With A Little Help From My Friends

In 1978, Lee Iacocca was taken on by the Chrysler Group in the hope he could save them from bankruptcy and eventual closure. Employing Lee was a masterstroke by Chrysler as he managed to turn things around, especially when he decided to resurrect Dodge as a performance division within the business. He needed help with performance image again, so who did he contact? Luckily for him, he and Carroll had remained friends over the years.

Their first collaboration was the 1983 Dodge Shelby Charger, which was designed and engineered at the Chrysler Shelby Performance Center, based in California. These were performance cars that boasted economy and speed.

Racing was never far from Carroll’s heart, and he produced a car that was propelled by a Dodge 3.3-liter V6 engine. The car also kicked out a tasty 255hp. Originally called the Shelby Can-Am, it was later changed to the Dodge/Shelby Pro Series.

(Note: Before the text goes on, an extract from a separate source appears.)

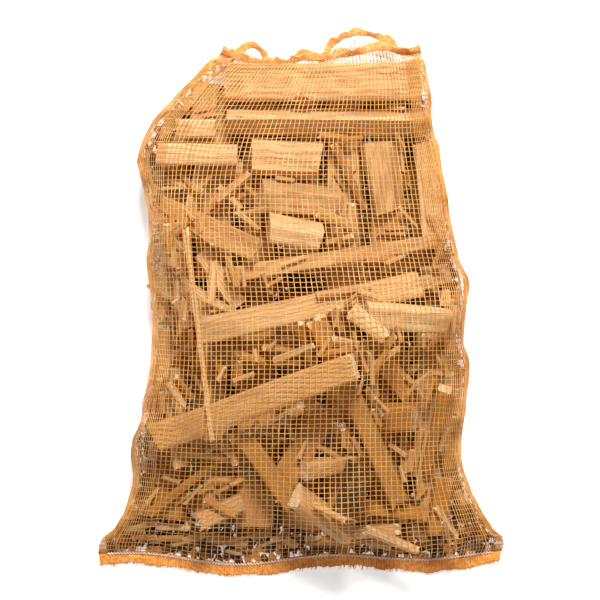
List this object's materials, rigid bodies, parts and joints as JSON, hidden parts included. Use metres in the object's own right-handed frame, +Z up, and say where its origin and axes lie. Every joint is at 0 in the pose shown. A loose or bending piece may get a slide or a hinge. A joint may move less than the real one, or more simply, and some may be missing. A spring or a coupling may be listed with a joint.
{
  "type": "net sack of firewood",
  "caption": "Orange net sack, hemmed at the foot and frilled at the mouth, filled with short split firewood sticks and lying on its back.",
  "frame": {"origin": "on the floor, under the middle of the sack's length and width", "axes": "+Z up from the floor, +Y from the sack's hemmed foot to its mouth, +X to the right when seen from above with the mouth at the top"},
  "size_m": [0.4106, 0.5536, 0.139],
  "materials": {
    "split_wood": "rough split, pale yellow to tan, with long grain and sawn ends",
    "bark_wood": "rough grey-brown bark on one face",
    "net_thread": "flat orange plastic tapes, slightly shiny",
    "hem_weave": "dense orange weave",
    "seam_thread": "off-white stitching thread"
  },
  "bodies": {
    "root": {"base_log_1": "split_wood", "base_log_2": "split_wood", "base_log_3": "split_wood", "base_log_4": "split_wood", "base_log_5": "split_wood", "base_log_6": "split_wood", "base_log_7": "split_wood", "base_log_8": "split_wood", "base_log_9": "split_wood", "base_log_10": "split_wood", "base_log_11": "split_wood", "base_log_12": "split_wood", "base_log_13": "split_wood", "base_log_14": "split_wood", "cross_split_1": "split_wood", "cross_split_2": "split_wood", "cross_split_3": "split_wood", "dark_split_1": "split_wood", "corner_split_1": "split_wood", "corner_split_2": "split_wood", "prop_split_1": "split_wood", "cross_split_4": "split_wood", "cross_split_5": "split_wood", "cross_split_6": "split_wood", "cross_split_7": "split_wood", "foot_split_1": "split_wood", "foot_split_2": "split_wood", "foot_split_4": "split_wood", "cross_split_8": "split_wood", "cross_split_9": "split_wood", "cross_split_10": "split_wood", "cross_split_11": "split_wood", "side_split_1": "split_wood", "top_log_1": "split_wood", "top_log_2": "split_wood", "fan_split_1": "split_wood", "fan_split_2": "split_wood", "cut_block_1": "split_wood", "cut_block_2": "split_wood", "cut_block_3": "split_wood", "cut_block_4": "split_wood", "cut_block_6": "split_wood", "cut_block_7": "split_wood", "side_split_2": "split_wood", "middle_split_1": "split_wood", "middle_split_2": "split_wood", "middle_split_3": "split_wood", "long_split_1": "split_wood", "long_split_2": "split_wood", "foot_log": "split_wood", "bark_split": "bark_wood", "top_split_3": "split_wood", "top_split_1": "split_wood", "long_split_3": "split_wood", "top_split_2": "split_wood", "thin_split": "split_wood", "net_sack": "net_thread", "bottom_hem": "hem_weave", "seam_thread": "seam_thread", "mouth_hem": "hem_weave"}
  },
  "joints": []
}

Related: Watch This 2022 Dodge Charger Redeye Take On A 2021 Audi R8

Powering Into The 21st Century

It’s astonishing how a company that started in the 1960s, remains current and still ever so cool, right? From 2005, Shelby Automobiles produced specialist high-performance Mustangs. A couple of years later, in 2007, saw the arrival of the Ford Shelby GT.


Sadly, we had to say goodbye to Carroll Shelby in May 2012, but not before he gave his company a wonderful heritage and an even better future. Never has the world had the utter privilege of having such an inspiring man at the helm of an automotive business.

Shelby American’s 60th anniversary is this year and to celebrate, they will launch a limited edition GT500KR. Based on the iconic GT500KR of 1968, this one will feature a 3.8-liter Whipple supercharger that will give a startlingly street-legal 900hp!!! A limited number of 60 will be available for 2022 with a starting price of $127,895, so what are you waiting for?